▸ Exercise instructions:
Extract the listing below in full, unchanged.

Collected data
** start **

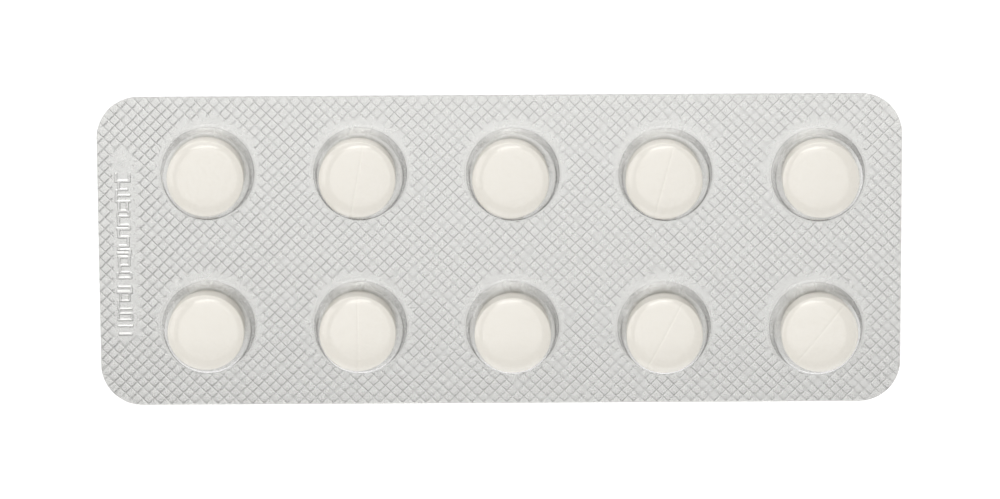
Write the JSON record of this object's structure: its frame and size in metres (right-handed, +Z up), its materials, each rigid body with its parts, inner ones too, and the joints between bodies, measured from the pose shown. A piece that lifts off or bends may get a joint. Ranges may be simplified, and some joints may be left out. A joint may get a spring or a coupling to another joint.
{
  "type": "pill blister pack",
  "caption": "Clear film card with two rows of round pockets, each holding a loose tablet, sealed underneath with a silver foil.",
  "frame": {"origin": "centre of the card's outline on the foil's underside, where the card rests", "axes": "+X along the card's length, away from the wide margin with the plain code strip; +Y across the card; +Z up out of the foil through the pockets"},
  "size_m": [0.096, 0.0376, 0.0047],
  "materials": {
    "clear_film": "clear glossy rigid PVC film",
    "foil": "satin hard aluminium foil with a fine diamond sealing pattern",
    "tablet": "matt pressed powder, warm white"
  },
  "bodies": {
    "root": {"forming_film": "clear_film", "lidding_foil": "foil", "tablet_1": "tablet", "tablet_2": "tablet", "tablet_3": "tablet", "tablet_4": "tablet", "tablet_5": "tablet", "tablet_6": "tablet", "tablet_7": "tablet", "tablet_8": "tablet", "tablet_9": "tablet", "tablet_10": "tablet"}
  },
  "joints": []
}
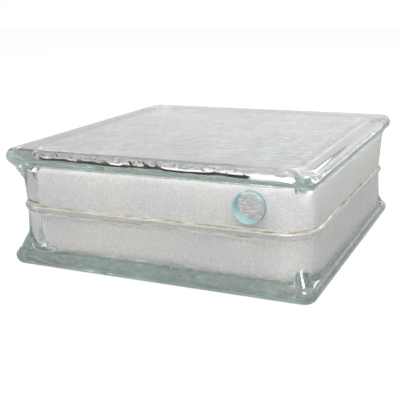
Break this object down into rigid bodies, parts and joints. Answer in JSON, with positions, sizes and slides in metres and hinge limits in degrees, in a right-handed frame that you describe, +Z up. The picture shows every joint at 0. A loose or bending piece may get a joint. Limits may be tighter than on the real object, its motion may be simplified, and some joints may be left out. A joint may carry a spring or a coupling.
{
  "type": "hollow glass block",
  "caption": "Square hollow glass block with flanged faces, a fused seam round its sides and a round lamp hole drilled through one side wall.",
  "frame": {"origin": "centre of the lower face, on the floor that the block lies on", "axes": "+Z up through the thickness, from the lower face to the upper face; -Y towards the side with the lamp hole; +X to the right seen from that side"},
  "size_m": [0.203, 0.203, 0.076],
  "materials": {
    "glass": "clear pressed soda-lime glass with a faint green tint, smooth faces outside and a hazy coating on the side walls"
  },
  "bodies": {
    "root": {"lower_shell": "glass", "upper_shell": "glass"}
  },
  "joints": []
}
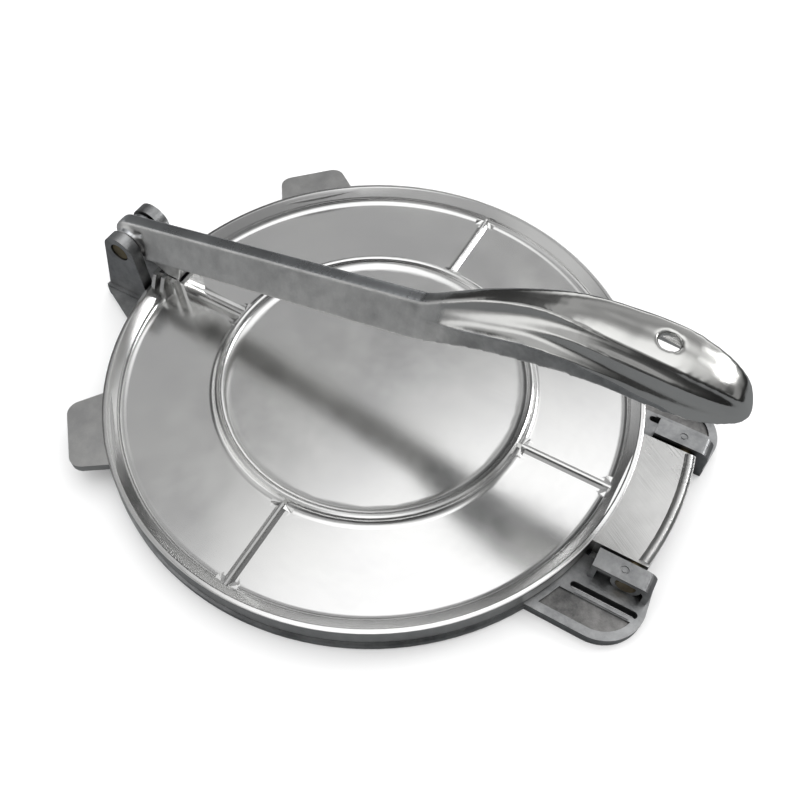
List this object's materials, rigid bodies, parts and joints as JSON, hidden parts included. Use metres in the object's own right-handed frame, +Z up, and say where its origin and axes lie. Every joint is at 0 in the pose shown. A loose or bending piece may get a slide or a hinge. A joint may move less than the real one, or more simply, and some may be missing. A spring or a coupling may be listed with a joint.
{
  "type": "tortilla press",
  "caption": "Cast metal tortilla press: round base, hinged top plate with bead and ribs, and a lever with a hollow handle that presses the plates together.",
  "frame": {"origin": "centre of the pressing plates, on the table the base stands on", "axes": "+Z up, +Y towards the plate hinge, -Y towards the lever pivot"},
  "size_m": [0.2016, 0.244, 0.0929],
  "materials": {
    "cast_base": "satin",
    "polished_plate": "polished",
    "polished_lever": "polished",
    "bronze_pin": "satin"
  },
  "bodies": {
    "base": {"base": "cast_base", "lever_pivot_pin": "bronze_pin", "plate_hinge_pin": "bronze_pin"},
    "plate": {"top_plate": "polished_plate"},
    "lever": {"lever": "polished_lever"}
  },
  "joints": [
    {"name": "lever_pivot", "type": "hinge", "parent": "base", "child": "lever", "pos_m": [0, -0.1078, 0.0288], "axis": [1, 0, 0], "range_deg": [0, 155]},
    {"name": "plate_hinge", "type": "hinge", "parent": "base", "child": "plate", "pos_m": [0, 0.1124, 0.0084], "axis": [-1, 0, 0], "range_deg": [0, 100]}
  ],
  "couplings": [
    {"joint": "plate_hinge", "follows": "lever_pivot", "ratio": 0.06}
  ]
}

** end **

▸ Solution to this problem:
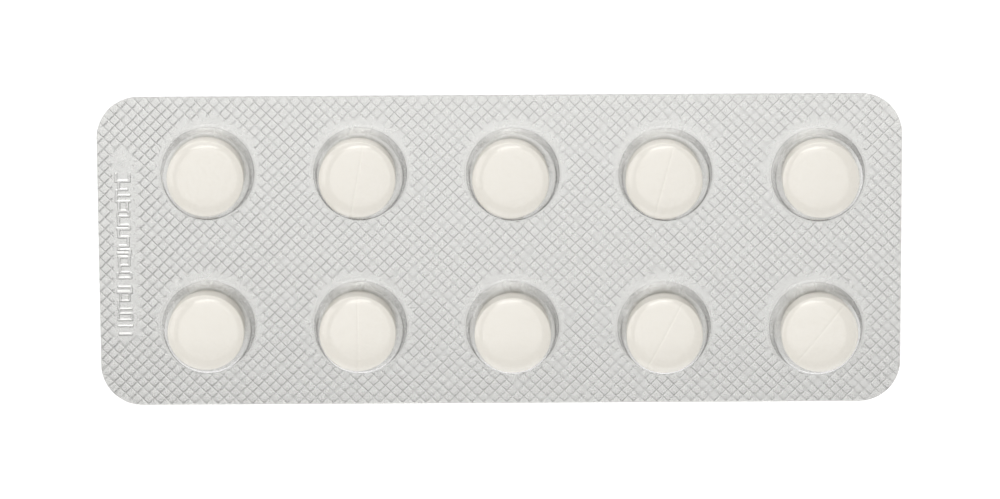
Write the JSON record of this object's structure: its frame and size in metres (right-handed, +Z up), its materials, each rigid body with its parts, inner ones too, and the joints between bodies, measured from the pose shown. A piece that lifts off or bends may get a joint. Ranges may be simplified, and some joints may be left out. A joint may get a spring or a coupling to another joint.
{
  "type": "pill blister pack",
  "caption": "Clear film card with two rows of round pockets, each holding a loose tablet, sealed underneath with a silver foil.",
  "frame": {"origin": "centre of the card's outline on the foil's underside, where the card rests", "axes": "+X along the card's length, away from the wide margin with the plain code strip; +Y across the card; +Z up out of the foil through the pockets"},
  "size_m": [0.096, 0.0376, 0.0047],
  "materials": {
    "clear_film": "clear glossy rigid PVC film",
    "foil": "satin hard aluminium foil with a fine diamond sealing pattern",
    "tablet": "matt pressed powder, warm white"
  },
  "bodies": {
    "root": {"forming_film": "clear_film", "lidding_foil": "foil", "tablet_1": "tablet", "tablet_2": "tablet", "tablet_3": "tablet", "tablet_4": "tablet", "tablet_5": "tablet", "tablet_6": "tablet", "tablet_7": "tablet", "tablet_8": "tablet", "tablet_9": "tablet", "tablet_10": "tablet"}
  },
  "joints": []
}
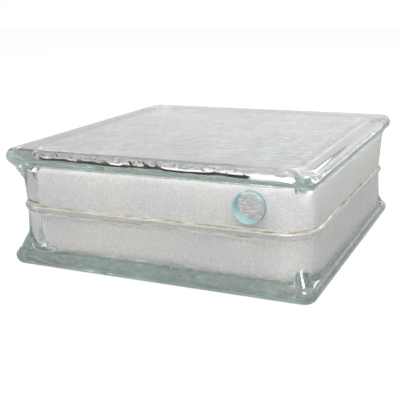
Break this object down into rigid bodies, parts and joints. Answer in JSON, with positions, sizes and slides in metres and hinge limits in degrees, in a right-handed frame that you describe, +Z up. The picture shows every joint at 0. A loose or bending piece may get a joint. Limits may be tighter than on the real object, its motion may be simplified, and some joints may be left out. A joint may carry a spring or a coupling.
{
  "type": "hollow glass block",
  "caption": "Square hollow glass block with flanged faces, a fused seam round its sides and a round lamp hole drilled through one side wall.",
  "frame": {"origin": "centre of the lower face, on the floor that the block lies on", "axes": "+Z up through the thickness, from the lower face to the upper face; -Y towards the side with the lamp hole; +X to the right seen from that side"},
  "size_m": [0.203, 0.203, 0.076],
  "materials": {
    "glass": "clear pressed soda-lime glass with a faint green tint, smooth faces outside and a hazy coating on the side walls"
  },
  "bodies": {
    "root": {"lower_shell": "glass", "upper_shell": "glass"}
  },
  "joints": []
}
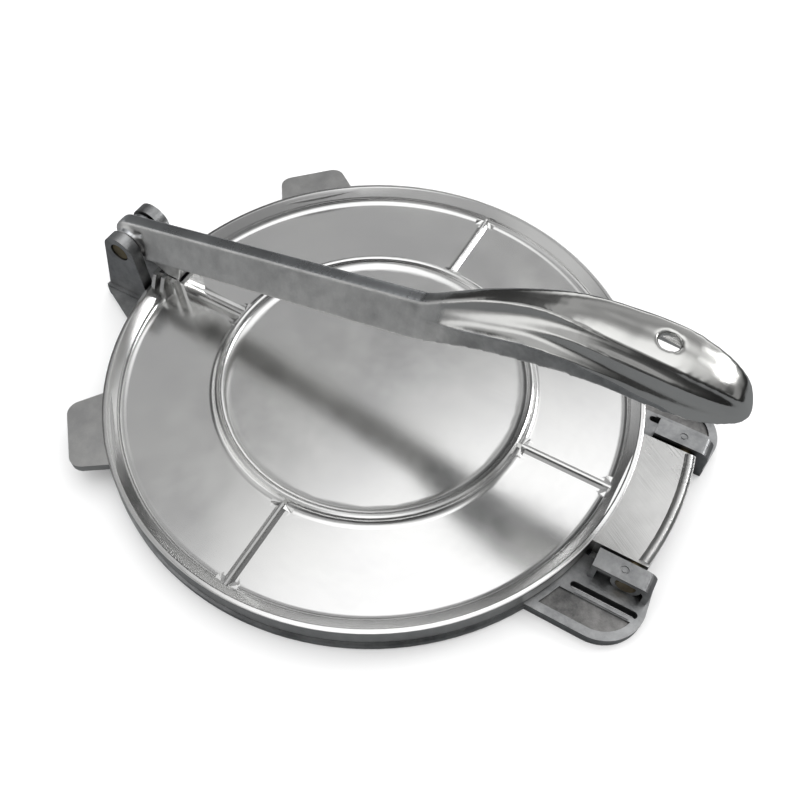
List this object's materials, rigid bodies, parts and joints as JSON, hidden parts included. Use metres in the object's own right-handed frame, +Z up, and say where its origin and axes lie. Every joint is at 0 in the pose shown. A loose or bending piece may get a slide or a hinge. A joint may move less than the real one, or more simply, and some may be missing. A spring or a coupling may be listed with a joint.
{
  "type": "tortilla press",
  "caption": "Cast metal tortilla press: round base, hinged top plate with bead and ribs, and a lever with a hollow handle that presses the plates together.",
  "frame": {"origin": "centre of the pressing plates, on the table the base stands on", "axes": "+Z up, +Y towards the plate hinge, -Y towards the lever pivot"},
  "size_m": [0.2016, 0.244, 0.0929],
  "materials": {
    "cast_base": "satin",
    "polished_plate": "polished",
    "polished_lever": "polished",
    "bronze_pin": "satin"
  },
  "bodies": {
    "base": {"base": "cast_base", "lever_pivot_pin": "bronze_pin", "plate_hinge_pin": "bronze_pin"},
    "plate": {"top_plate": "polished_plate"},
    "lever": {"lever": "polished_lever"}
  },
  "joints": [
    {"name": "lever_pivot", "type": "hinge", "parent": "base", "child": "lever", "pos_m": [0, -0.1078, 0.0288], "axis": [1, 0, 0], "range_deg": [0, 155]},
    {"name": "plate_hinge", "type": "hinge", "parent": "base", "child": "plate", "pos_m": [0, 0.1124, 0.0084], "axis": [-1, 0, 0], "range_deg": [0, 100]}
  ],
  "couplings": [
    {"joint": "plate_hinge", "follows": "lever_pivot", "ratio": 0.06}
  ]
}